TRANSLATING CLIMATE-ORIENTED PROFESSIONAL DEVELOPMENT EXPERIENCES INTO LIBERAL ART EDUCATION VIA CONTENT EMBEDDING ACROSS CURRICULUM

St. Thomas University is a four-year liberal art college and a minority serving institution with a predominantly Hispanic population. For three consecutive semesters Physical Science general education courses were not offered and were instead substituted with computer technology training. In this academic climate, an important question for STEM faculty is how can climate awareness and quantitative literacy best be taught to support our students as future decision makers? In an exploratory pilot experience at the level of the School of Science for the last three semesters, a group of topics based on materials discussed in the Climate Diversity Project as well as in MSI-REaCH program were explored for potential translation into the existing courses/curriculum. As a result, the more feasible in our conditions were: (1) Climate and weather motivated exercises and case discussions adapted from above mentioned workshops were introduced into the curriculum of Calculus, Statistics, College and University Physics and Differential Equations as well as in General Chemistry and Biology which are part of the requirements students have to complete in order to graduate, (2) Summer Research Internships with undergraduate research projects that focus on the potential impacts of changing weather conditions on plants, human health, and weather-society relationships, and (3) Integration of datasets from a variety of sources into above-mentioned courses.
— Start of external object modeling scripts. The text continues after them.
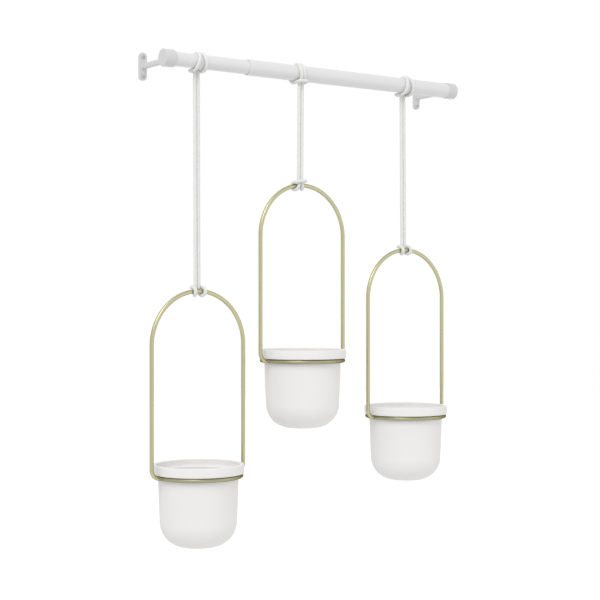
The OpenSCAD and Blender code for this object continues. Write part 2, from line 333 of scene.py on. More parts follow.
class Nodes:
    """Builds one node tree, for a material, a world or a modifier."""

    def __init__(self, tree):
        self.tree = tree
        tree.nodes.clear()

    def add(self, kind, settings=None, inputs=None, output=0):
        """Adds a node: its settings first, then the values or links of its sockets."""
        node = self.tree.nodes.new(kind)
        for name, value in (settings or {}).items():
            setattr(node, name, value)
        pairs = inputs.items() if isinstance(inputs, dict) else enumerate(inputs or [])
        for key, value in pairs:
            self.put(node.inputs[key], value)
        return Value(self, node.outputs[output]) if node.outputs else node

    def put(self, socket, value):
        if isinstance(value, Value):
            self.tree.links.new(value.socket, socket)
        elif value is not None:
            socket.default_value = value

    def other(self, value, output):
        """Another output of the node that a value comes from."""
        return Value(self, value.socket.node.outputs[output])


class Material(Nodes):
    """A material with one Principled shader."""

    def __init__(self, name):
        self.material = bpy.data.materials.new(name)
        self.material.use_nodes = True
        super().__init__(self.material.node_tree)
        self.place = self.add("ShaderNodeTexCoord", output="Object")

    def noise(self, scale, detail, roughness=0.5):
        """Soft noise of so many features to a metre."""
        inputs = {"Vector": self.place, "Scale": scale, "Detail": detail, "Roughness": roughness}
        return self.add("ShaderNodeTexNoise", inputs=inputs)

    def attribute(self, name):
        """A value that the mesh keeps at its points."""
        return self.add("ShaderNodeAttribute", {"attribute_name": name}, output="Fac")

    def mix(self, factor, first, second):
        """A colour between two others."""
        inputs = {0: factor, 6: first, 7: second}
        return self.add("ShaderNodeMix", {"data_type": "RGBA"}, inputs, output=2)

    def bump(self, height, distance, strength):
        """A normal for the shader from a height of 0 to 1."""
        inputs = {"Height": height, "Distance": distance, "Strength": strength}
        return self.add("ShaderNodeBump", inputs=inputs)

    def finish(self, **inputs):
        """Ends the material with its shader."""
        named = {key.replace("_", " "): value for key, value in inputs.items()}
        shader = self.add("ShaderNodeBsdfPrincipled", inputs=named)
        self.add("ShaderNodeOutputMaterial", inputs={"Surface": shader})
        return self.material


def shade(rgb, factor):
    """A colour made lighter or darker."""
    return (*[min(1.0, channel * factor) for channel in rgb], 1.0)


# Finishes


def painted_metal(name, rgb):
    """Satin paint: a soft orange peel and slightly uneven gloss."""
    paint = Material(name)
    clouds = paint.noise(26, 4)
    peel = paint.noise(900, 2)
    grain = paint.noise(3600, 1)
    return paint.finish(
        Base_Color=paint.mix(clouds, shade(rgb, 0.985), shade(rgb, 1.012)),
        Roughness=0.36 + 0.1 * clouds,
        Normal=paint.bump(0.8 * peel + 0.2 * grain, 0.05 * MM, 0.45),
        Coat_Roughness=0.3,
        Coat_Weight=0.12,
    )


def coated_screw(name, rgb):
    """White coated steel, worn a little where a driver has turned in the cross."""
    coat = Material(name)
    clouds = coat.noise(400, 3)
    wear = (coat.noise(1500, 4) - 0.62) * 9
    mask = wear.high(0).low(1) * 0.35
    return coat.finish(
        Base_Color=coat.mix(mask, shade(rgb, 1), shade((0.55, 0.55, 0.56), 1)),
        Metallic=mask,
        Roughness=0.38 + 0.12 * clouds,
        Normal=coat.bump(clouds, 0.03 * MM, 0.3),
    )


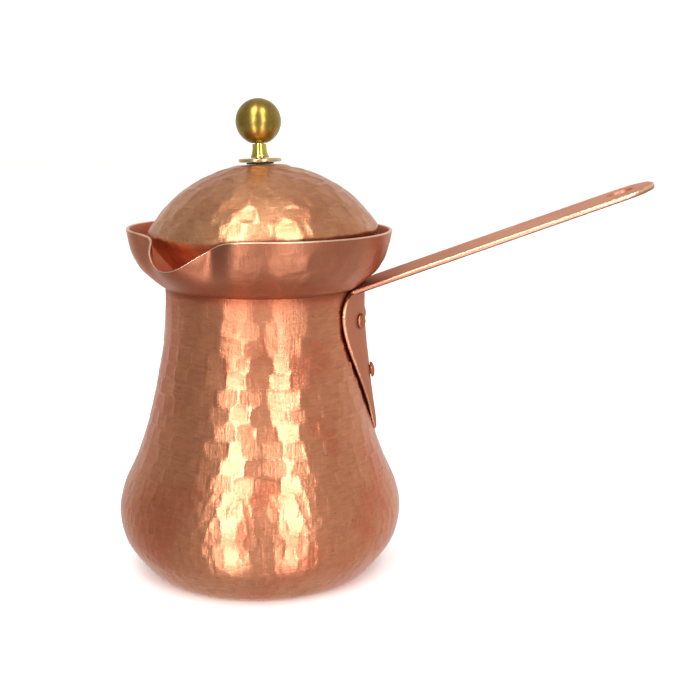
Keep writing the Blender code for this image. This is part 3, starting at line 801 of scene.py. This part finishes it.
class Finish:
    """A material with a Principled shader and short calls to wire procedural nodes into it."""

    def __init__(self, name):
        self.material = bpy.data.materials.new(name)
        self.material.use_nodes = True
        self.tree = self.material.node_tree
        self.shader = self.tree.nodes["Principled BSDF"]
        coordinates = self.tree.nodes.new("ShaderNodeTexCoord")
        self.place = coordinates.outputs["Object"]

    def node(self, kind, inputs=None, **settings):
        made = self.tree.nodes.new(kind)
        for key, value in settings.items():
            setattr(made, key, value)
        for key, value in (inputs or {}).items():
            if isinstance(value, bpy.types.NodeSocket):
                self.tree.links.new(value, made.inputs[key])
            else:
                made.inputs[key].default_value = value
        return made

    def math(self, operation, a, b=0.0, c=0.0):
        return self.node("ShaderNodeMath", {0: a, 1: b, 2: c}, operation=operation).outputs[0]

    def noise(self, vector, scale, detail=3.0, rough=0.55):
        return self.node("ShaderNodeTexNoise", {"Vector": vector, "Scale": scale, "Detail": detail,
                                                "Roughness": rough}).outputs["Fac"]

    def ramp(self, factor, low, high, start=0.0, end=1.0):
        """Factor from low..high mapped to start..end, clamped and smooth."""
        inputs = {"Value": factor, "From Min": low, "From Max": high, "To Min": start, "To Max": end}
        return self.node("ShaderNodeMapRange", inputs, interpolation_type="SMOOTHSTEP").outputs["Result"]

    def attribute(self, name):
        return self.node("ShaderNodeAttribute", attribute_name=name).outputs["Fac"]

    def round_axis(self):
        """Tangent round the Z axis, for brushing that runs round a turned piece."""
        return self.node("ShaderNodeTangent", direction_type="RADIAL", axis="Z").outputs[0]

    def mix(self, factor, a, b, blend="MIX"):
        made = self.tree.nodes.new("ShaderNodeMix")
        made.data_type = "RGBA"
        made.blend_type = blend
        sockets = {"Factor_Float": factor, "A_Color": a, "B_Color": b}
        for socket in made.inputs:
            if socket.identifier in sockets:
                value = sockets[socket.identifier]
                if isinstance(value, bpy.types.NodeSocket):
                    self.tree.links.new(value, socket)
                elif isinstance(value, tuple):
                    socket.default_value = (*value, 1.0)
                else:
                    socket.default_value = value
        return next(o for o in made.outputs if o.identifier == "Result_Color")

    def around(self, turn_scale, rise_scale):
        """Coordinates for marks that run round the Z axis, closer together up it than round it."""
        split = self.node("ShaderNodeSeparateXYZ", {0: self.place})
        flat = self.node("ShaderNodeCombineXYZ", {0: split.outputs[0], 1: split.outputs[1], 2: 0.0})
        unit = self.node("ShaderNodeVectorMath", {0: flat.outputs[0]}, operation="NORMALIZE").outputs[0]
        wide = {0: unit, "Scale": turn_scale}
        apart = self.node("ShaderNodeVectorMath", wide, operation="SCALE").outputs[0]
        rise = self.math("MULTIPLY", split.outputs[2], rise_scale)
        lift = self.node("ShaderNodeCombineXYZ", {0: 0.0, 1: 0.0, 2: rise})
        return self.node("ShaderNodeVectorMath", {0: apart, 1: lift.outputs[0]}, operation="ADD").outputs[0]

    def scaled(self, x, y, z, turn=0.0):
        """Object coordinates turned about Y and stretched by a scale on each axis."""
        made = self.node("ShaderNodeMapping", {"Vector": self.place, "Rotation": (0.0, turn, 0.0),
                                               "Scale": (x, y, z)})
        return made.outputs["Vector"]

    def bump(self, height, strength, distance, before=None):
        inputs = {"Height": height, "Strength": strength, "Distance": distance}
        if before is not None:
            inputs["Normal"] = before
        return self.node("ShaderNodeBump", inputs).outputs["Normal"]

    def wire(self, **sockets):
        names = {"color": "Base Color", "rough": "Roughness", "normal": "Normal", "tangent": "Tangent"}
        for key, value in sockets.items():
            self.tree.links.new(value, self.shader.inputs[names[key]])

    def fix(self, **values):
        names = {"metallic": "Metallic", "anisotropy": "Anisotropic", "turn": "Anisotropic Rotation"}
        for key, value in values.items():
            self.shader.inputs[names[key]].default_value = value


def times(color, factor):
    """A colour made darker or lighter, no channel above 1."""
    return tuple(min(factor * c, 1) for c in color)


def copper_tones(f, tones, reddened, browned, broad_strokes, scratches, ridge):
    """Clean copper with red and brown patches, specks, brush strokes, scratches, and worn ridges and darker
    hollows that are partly a painted highlight and shade drawing the facets.
    """
    clean, red, brown = tones
    specks = f.noise(f.place, 620.0, 2.0, 0.5)
    color = f.mix(reddened, clean, red)
    color = f.mix(f.math("MULTIPLY", browned, 0.75), color, brown)
    color = f.mix(f.ramp(specks, 0.68, 0.76, 0.0, 0.5), color, times(brown, 0.35))
    color = f.mix(f.ramp(broad_strokes, 0.35, 0.7, 0.0, 0.4), color, times(clean, 0.6))
    color = f.mix(f.ramp(scratches, 0.62, 0.74, 0.0, 0.5), color, times(clean, 1.3))
    # Worn ridges lighter and hollows darker, partly a painted highlight and shade that draw the facets.
    color = f.mix(f.ramp(ridge, 0.55, 0.95, 0.0, 0.32), color, times(clean, 1.25))
    return f.mix(f.ramp(ridge, 0.1, 0.45, 0.2, 0.0), color, times(brown, 0.7))


def heated_band(f, height, patches):
    """Where heat has reddened the copper, on both sides of the crease."""
    wobble = f.math("MULTIPLY_ADD", f.math("SUBTRACT", patches, 0.5), 0.012, height)
    below, above = f.ramp(wobble, 0.0945, 0.1005), f.ramp(wobble, 0.1095, 0.1155, 1.0, 0.0)
    return f.math("MULTIPLY", below, above)


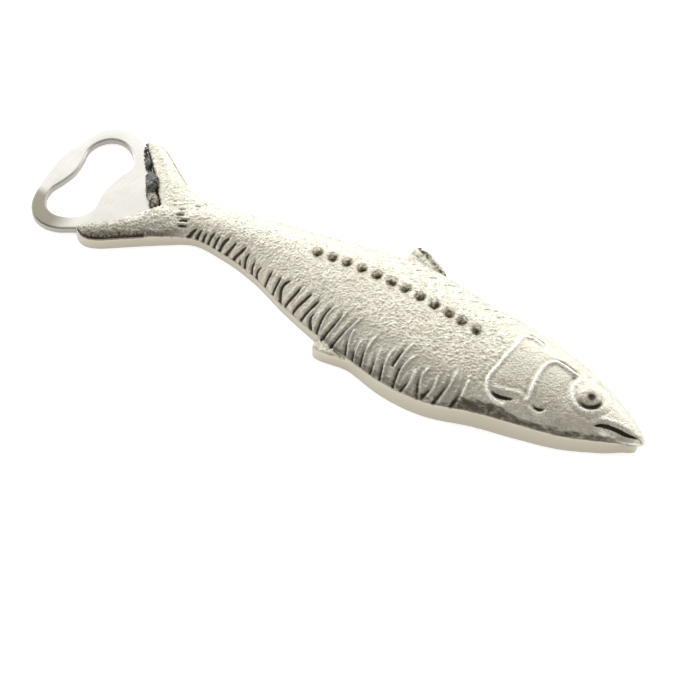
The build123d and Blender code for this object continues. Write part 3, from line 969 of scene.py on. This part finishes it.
floor_mesh = bpy.data.meshes.new("floor")
half = FLOOR_SIZE / 2
floor_mesh.from_pydata([(-half, -half, 0), (half, -half, 0), (half, half, 0), (-half, half, 0)], [], [(0, 1, 2, 3)])
floor_mesh.materials.append(Finish("white_paper").shade(Base_Color=(0.82, 0.82, 0.82, 1), Roughness=0.9,
                                                        Emission_Color=(1, 1, 1, 1), Emission_Strength=FLOOR_GLOW))
floor = finished("floor", floor_mesh)


def wall_colour(grey):
    """A wall's grey, a little cooler where it is bright."""
    cool = 0.09 * min(max((grey - 0.40) / 0.3, 0), 1)
    return (grey * (1 - cool), grey * (1 - 0.6 * cool), grey, 1)


def light_room():
    """The studio's walls: bright behind and above the fish, dim on the side where it is looked at from."""
    world = bpy.data.worlds.new("studio")
    bpy.context.scene.world = world
    world.use_nodes = True
    room = world.node_tree
    coordinates = add_node(room, "ShaderNodeTexCoord")
    turned = add_node(room, "ShaderNodeVectorRotate", {"rotation_type": "Z_AXIS"},
                      {"Vector": coordinates.outputs["Generated"], "Angle": math.radians(ROOM_TURN)})
    parts = add_node(room, "ShaderNodeSeparateXYZ", None, {"Vector": turned.outputs["Vector"]})
    angle = add_node(room, "ShaderNodeMath", {"operation": "ARCTAN2"},
                     {0: parts.outputs["Z"], 1: parts.outputs["Y"]})
    over = add_node(room, "ShaderNodeMapRange", None,
                    {"From Min": math.pi, "From Max": 0.0, "Value": angle.outputs["Value"]})
    colours = add_node(room, "ShaderNodeValToRGB",
                       {"stops": [(position, wall_colour(grey)) for position, grey in ROOM_STOPS]},
                       {"Fac": over.outputs["Result"]})
    background = room.nodes["Background"]
    room.links.new(colours.outputs["Color"], background.inputs["Color"])
    background.inputs["Strength"].default_value = ROOM_STRENGTH


light_room()

TARGET = Vector((9.24, -11.57, 0.0)) * MM
CAMERA = Vector((193.8, -306.9, 445.8)) * MM
CAMERA_LENS = 113.14
CAMERA_NEAR = 0.01  # metres
camera_data = bpy.data.cameras.new("camera")
camera_data.lens = CAMERA_LENS
camera_data.clip_start = CAMERA_NEAR
camera = bpy.data.objects.new("camera", camera_data)
camera.location = CAMERA
camera.rotation_euler = (TARGET - CAMERA).to_track_quat("-Z", "Y").to_euler()
bpy.context.scene.collection.objects.link(camera)
bpy.context.scene.camera = camera
bpy.context.scene.view_settings.view_transform = "Standard"
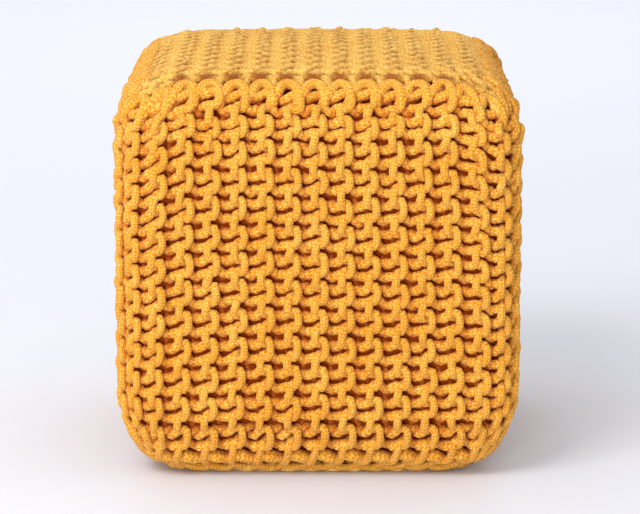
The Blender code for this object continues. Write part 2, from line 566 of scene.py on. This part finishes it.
def row_steps(loop, loops, first_middle, rng, knitting):
    """The steps of each loop of a row, all pulled a little out of place, and the last two loops' more."""
    row = []
    for number in range(loops):
        steps = np.array(loop)
        count = len(steps)
        rough = knitting.unevenness * (1.0 + EDGE_UNEVENNESS * max(number + 3 - loops, 0) / 2)
        pull_across, pull_along, pull_out = rng.normal(0.0, 1.0, 3) * LOOP_PULL * rough
        near_middle = 1 - np.abs(steps[:, 1]) * LOOP_ENDS
        steps[:, 0] += pull_across + rng.normal(0.0, STEP_PULL, count) * rough
        steps[:, 1] = steps[:, 1] * (1 + rng.normal(0.0, LOOP_STRETCH) * rough * near_middle)
        steps[:, 1] += first_middle + number + pull_along + rng.normal(0.0, STEP_SHIFT, count) * rough
        steps[:, 2] += (pull_out + rng.normal(0.0, STEP_PULL, count)) * rough
        steps[:, 3] *= 1 + rng.normal(0.0, STEP_SWELL, count) * rough
        row.append(steps)
    return row


def turn_steps(turn, middle, rng, knitting):
    """The steps of a turn at the edge of the knitting."""
    steps = np.array(turn)
    steps[:, 1] += middle
    rough = knitting.unevenness
    steps[:, :3] += rng.normal(0.0, 1.0, (len(steps), 3)) * TURN_PULL * rough
    steps[:, 0] += rng.normal(0.0, TURN_SHIFT) * rough
    return steps


def rib_steps(knitting, loops, first_middle, turns, rng):
    """One rib: up in a knit row, over the far turn, down in a purl row, and across to the next rib."""
    last_middle = first_middle + loops - 1
    knit = row_steps(KNIT_LOOP, loops, first_middle, rng, knitting)
    purl = row_steps(PURL_LOOP, loops, first_middle, rng, knitting)
    knit[-1] = knit[-1][:-1]
    knit[-1][KNIT_PAST_HEAD, 1:4] += LAST_LOOP_REACH
    if turns[1] is FOOT_TURN:
        knit[0][KNIT_LOWER_CORD, 1:4] += LOWEST_LOOP_SWELL
        knit[0][KNIT_UPPER_CORD, 1] -= LOWEST_LOOP_PRESS
    down = [steps[::-1].copy() for steps in purl[::-1]]
    # The turns take the place of the steps nearest to them.
    down[0] = down[0][3:]
    if turns[1] is PANEL_FRONT_TURN:
        knit[0] = knit[0][3:]
        down[-1] = down[-1][:-4]
    # A purl row is laid backwards, so the pieces to the next step move on by one.
    for steps in down:
        steps[:, 4] = np.roll(steps[:, 4], -1)
    parts = knit + [turn_steps(turns[0], last_middle, rng, knitting)]
    parts += down + [turn_steps(turns[1], first_middle, rng, knitting)]
    steps = np.concatenate(parts)
    steps[:, 4] = np.maximum(steps[:, 4], 1)
    return steps


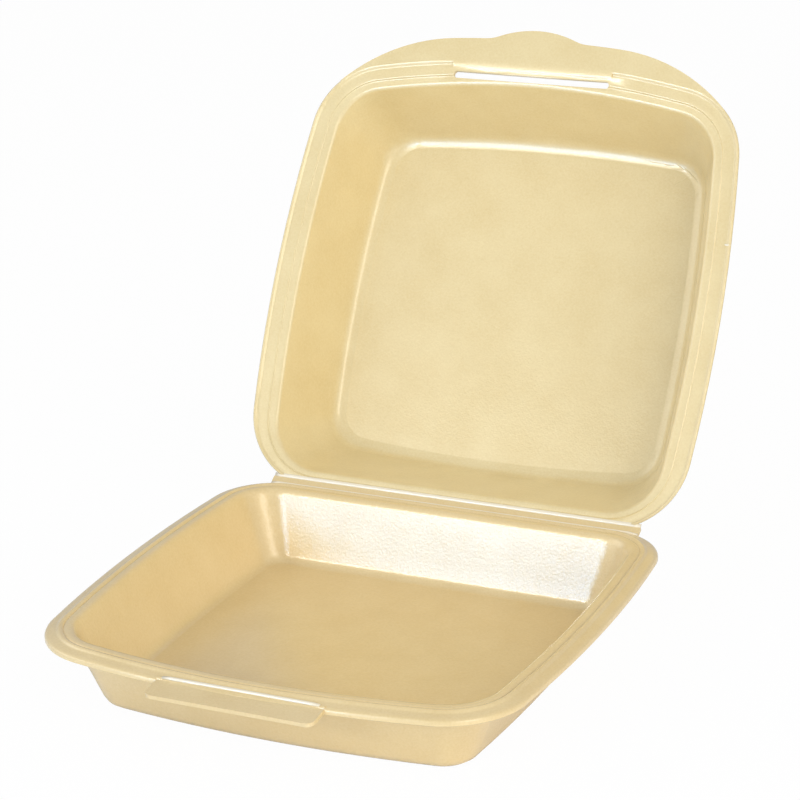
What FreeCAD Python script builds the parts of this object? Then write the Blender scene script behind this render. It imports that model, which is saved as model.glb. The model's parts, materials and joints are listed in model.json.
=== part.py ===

This integrated and data rich approach required an interdisciplinary effort to teaching, a database-driven and computer assisted education, a better understanding of the associations between student expectations, job market expectations, and skills to be developed, and a strong professional development from the end of Faculty involved in all these changes. After a year and a half of transition to alternative solutions, about 60 % of junior and senior STEM majors are able to work with R-software, while a minor percent (about 30%) of non STEM majors started being introduced into it. Some students can already perform comprehensive statistical analysis of time series, differentiating short-term variations from long term ones, do entry level modeling and coding, and are able to establish associations between physical, economic, and societal variables.